The Cheyenne language is indeed endangered, with an estimated 1,900 or so speakers.

Blightspoke is the graveyard of failed dimensions which forms part of Otherworld over in Excalibur.

The Children of the Vault were the posthumans whose time-distorting Vault Synch and X-23 spent centuries trapped in (from their perspective).

The Beast was, we’re told, unhappy that the EAR was launched without him having any involvement. The heavy implication is that he would have wanted to bug the thing on behalf of X-Force. The lesser implication is that he’s been deliberately cut out of the loop for precisely that reason.

“Mutant communication is fundamentally telepathic.” I mean… it isn’t, is it? They mostly talk to one another, and the telepaths are a small minority. Let’s be generous and assume he means long-distance communication.

PAGE 24. Trailers. The Krakoan reads NEXT: MODOK – just like it says at the bottom of page 21.

 

Bring on the comments

  1. Nu-D says:

    “ I may have missed something but my understanding was that Jean came as a traumatized child and Xavier helped her.”

    Correct.

    “Then when he was ready to build the X-Men, he went recruiting and found Scott first.”

    This was gently retconned in Classic X-Men, which showed Jean helping Charles find Scott. Perhaps subsequent retcons have changed this, but if not, Jean was chronologically the first recruit for the team.
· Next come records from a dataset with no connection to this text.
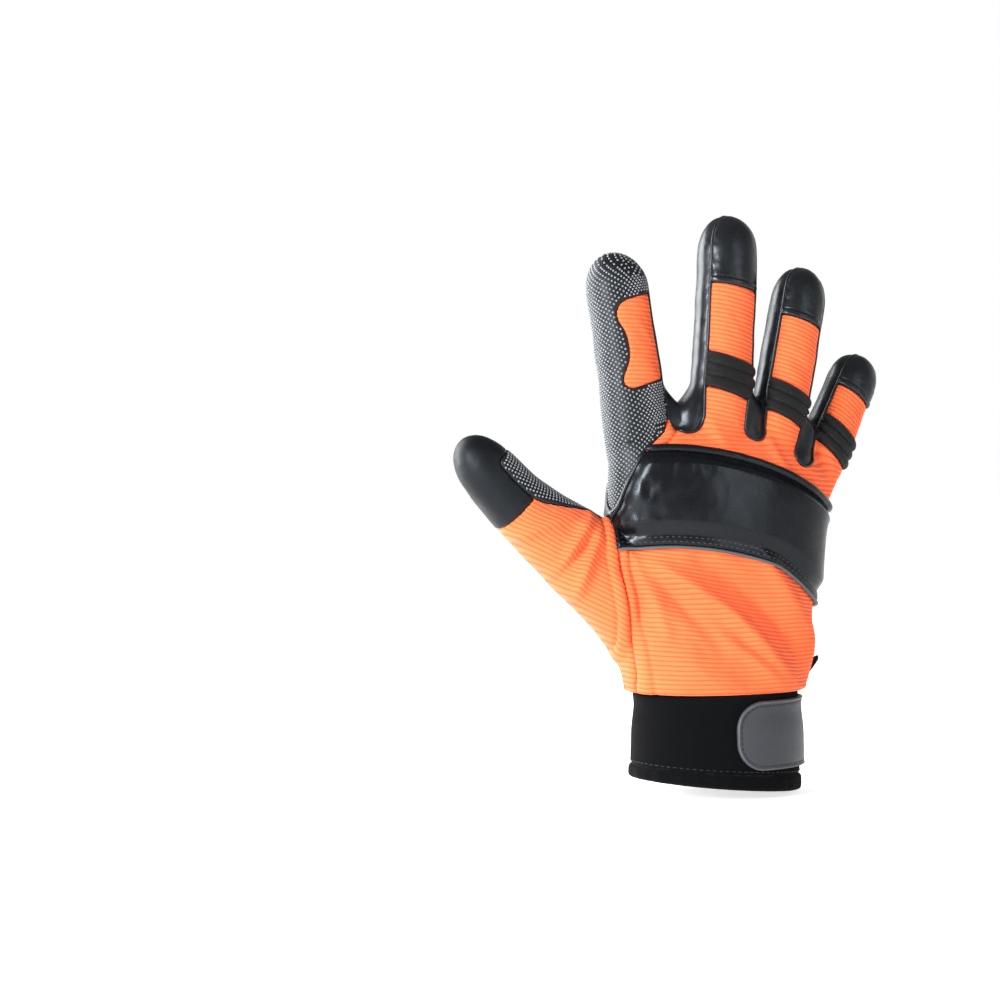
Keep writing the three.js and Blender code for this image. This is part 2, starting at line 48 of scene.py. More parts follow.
# Sizes of the glove in millimetres, the same as in its source or close to them
PALM_BASE = 40.3
HAND = dict(length=112, half_width=52.5, half_depth=22, ulnar_drop=16, squareness=2.25)
CUFF = dict(height=40, half_width=37.4, half_depth=28.3, centre=0.8, wall=2.8, slant=7, hem=6.5)
TAB = dict(start=-2.5, width=29.5, above=8, corner=12.5, rise=0.5, thickness=1.5, end_depth=9)
VENT = dict(depth=1.5, top=54, flare=4.8)
WALL = 1.3
SIDE_SEAM_DEPTH = 2
THUMB_SEAM_DEPTH = 13
BAND = dict(height=15.5, slant=2.7, ribs=3)
CAP_SLANT = 1
GUARD_HALF = 19.5
GUARD = dict(flange=1.4, pad=2.6, drop=6.0, gather=1.3, calm=0.7, groove_at=5.2, groove_width=0.9,
             groove_depth=0.25, stitch_rows=(2.1, 4.0), roll_at=-1.5, bound_at=-0.35)
GUARD_SWELL = dict(low=(5.0, 11), high=(0.4, 5), left=(-1, 6))

# Looks of the cloth
RIB_PITCH = 1.8
LOOP_PITCH = 0.85
RIB_SHIFT = 0.3
THUMB_RIB_TURN = 28
SEAM_PUFF = dict(back=(1.0, 3.8), thumb=(1.6, 4.8))
CUFF_SEAMS = [8.6, -9.5]

# The distance from an edge that cords and dots are given, so that they look less or more worn
LINE_GAP = 1.0
DOT_GAP = 9.0

# How a sewn edge turns down on each kind of panel: over which width and how deep
ROLL = dict(
    knit=(1.3, 1.0),
    finger_knit=(1.2, 0.9),
    band=(1.3, 0.9),
    cap=(1.0, 0.8),
    thumb_cap=(1.1, 0.9),
    strap=(1.2, 1.0),
    leather=(1.3, 1.0),
    index_front=(1.0, 0.5),
    grip=(1.0, 0.8),
    guard=(1.7, 1.4),
    cuff=(1.6, 1.1),
    hem=(2.0, 1.5),
    tab=(0.9, 0.8),
)

# How far each kind of panel stands above the skin
RISE = dict(band=0.2, rib=1.5, cap=0.45, thumb_cap=0.4, strap=0.15, crown=0.8, patch=0.55, grip=0.35,
            guard=0.5, hem=0.7)

# Small gathers beside seams: their height and how far they reach
PUCKER = dict(cap=(0.28, 3.0), thumb_cap=(0.2, 3.0), strap=(0.16, 2.5))
CAP_HEM = dict(height=0.35, inner=2.9, outer=2.3, groove=0.3, groove_at=2.7, groove_width=0.4)
CUFF_CURVE = dict(waist=1.0, waist_at=0.84, waist_width=0.16, spread=0.5, wave=0.35)

# Small relief of the cloth: sizes of its noise in millimetres and heights
UNEVEN = dict(broad=17, broad_height=0.38, small=6.5, small_height=0.12)
TALL_GRAIN = np.array([1, 1, 0.6])
SLACK = dict(across=26, deep=20, along=8, height=0.4)
CREASE = dict(depth=0.75, lip=0.5, lip_at=1.9, wave=1.0, stray=2.2)

# Sewn threads, and cords that lie along seams and edges
STITCHES = dict(
    guard=dict(pitch=2.5, length=1.9, radius=0.2, rise=0.08),
    cuff=dict(pitch=2.6, length=1.9, radius=0.2, rise=0.1),
    hem=dict(pitch=2.8, length=2.1, radius=0.2, rise=0.12),
    tab=dict(pitch=2.3, length=1.8, radius=0.17, rise=0.22),
)
CORDS = dict(
    strap=dict(radius=0.62, rise=0.1, sides=7),
    guard_side=dict(radius=0.6, rise=0.1),
    guard_roll=dict(radius=1.75, rise=1.7, sides=12, flat=0.95, ends=2),
    guard_bound=dict(radius=0.7, rise=1.5, sides=10, flat=1.2),
    tab_rim=dict(radius=0.42, rise=0.02),
    vent=dict(radius=1.9, sides=10, flat=0.5),
)

# Fine form of the skin
VOXEL = 0.8
SMOOTHING = 26
FLANK_ANGLE = 118

# Studio, in metres
FLOOR_HEIGHT = -4.6
WORLD = dict(front=0.56, behind=1.0, above=0.25)
FLOOR_GLOW = 0.7
LIGHT_AIM = (0, 0, 0.12)
LIGHTS = [
    ("key", (-1.2, -0.55, 0.5), (0.45, 0.45), 31),
    ("rim", (-0.74, 0.79, 0.4), (0.8, 1.1), 28),
    ("fill", (0.55, -1.15, 0.5), (0.3, 0.9), 3),
]
CAMERA = dict(angles=(-25, 2), height=0.12126, distance=1.2, aside=0.09202, lens=100.5)

PALM_ROWS = [
    dict(up=0.0, radial=0.73, ulnar=0.77, back=1.26, volar=1.28),
    dict(up=0.12, radial=0.79, ulnar=0.85, back=1.22, volar=1.34),
    dict(up=0.32, radial=0.83, ulnar=0.86, back=1.08, volar=1.22),
    dict(up=0.55, radial=0.89, ulnar=0.88, back=1.03, volar=1.02),
    dict(up=0.75, radial=0.91, ulnar=0.93, back=1.0, volar=0.92),
    dict(up=0.9, radial=0.91, ulnar=1.01, back=0.86, volar=0.8),
    dict(up=1.0, radial=0.86, ulnar=0.97, back=0.55, volar=0.5),
]
FINGER_ROWS = [
    dict(along=-0.5, wide=0.94, deep=0.9),
    dict(along=0.0, wide=1.03, deep=1.0),
    dict(along=0.3, wide=1.0, deep=1.0),
    dict(along=0.65, wide=0.97, deep=0.97),
    dict(along=0.85, wide=0.97, deep=0.95),
    dict(along=1.0, wide=0.93, deep=0.92),
]
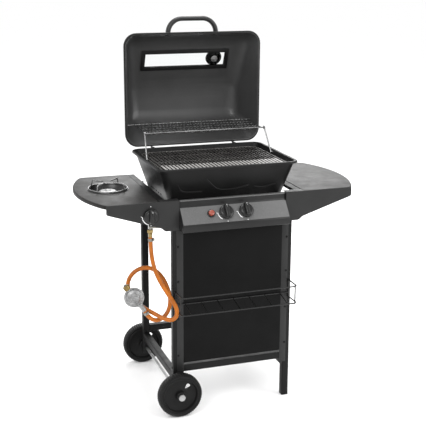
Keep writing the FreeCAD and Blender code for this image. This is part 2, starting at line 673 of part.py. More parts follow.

    @Omar: yes, I mostly agree with what you wrote, but don’t have the bandwidth to thumb-type it all. I’d only note that some writers have worked hard to emphasize the closeness of Jean and Charles and how it predates Scott’s entry. Morrison and Lobdell come to mind.

  2. Mike Loughlin says:

    Chris V: I get what you’re saying. The real world seems determined to continue spiraling down. I could see the Krakow era ending with, “actually, we got it wrong and trying David’s dream again is what will really prevent the bad futures from coming to pass,” but who knows? Even if they go in that direction, it’s a long way off.

  3. neutrino says:

    @Nu-D: Jean accidentally connected with Scott while Professor Xavier was working with her on her trauma. It wasn’t her helping him find mutants.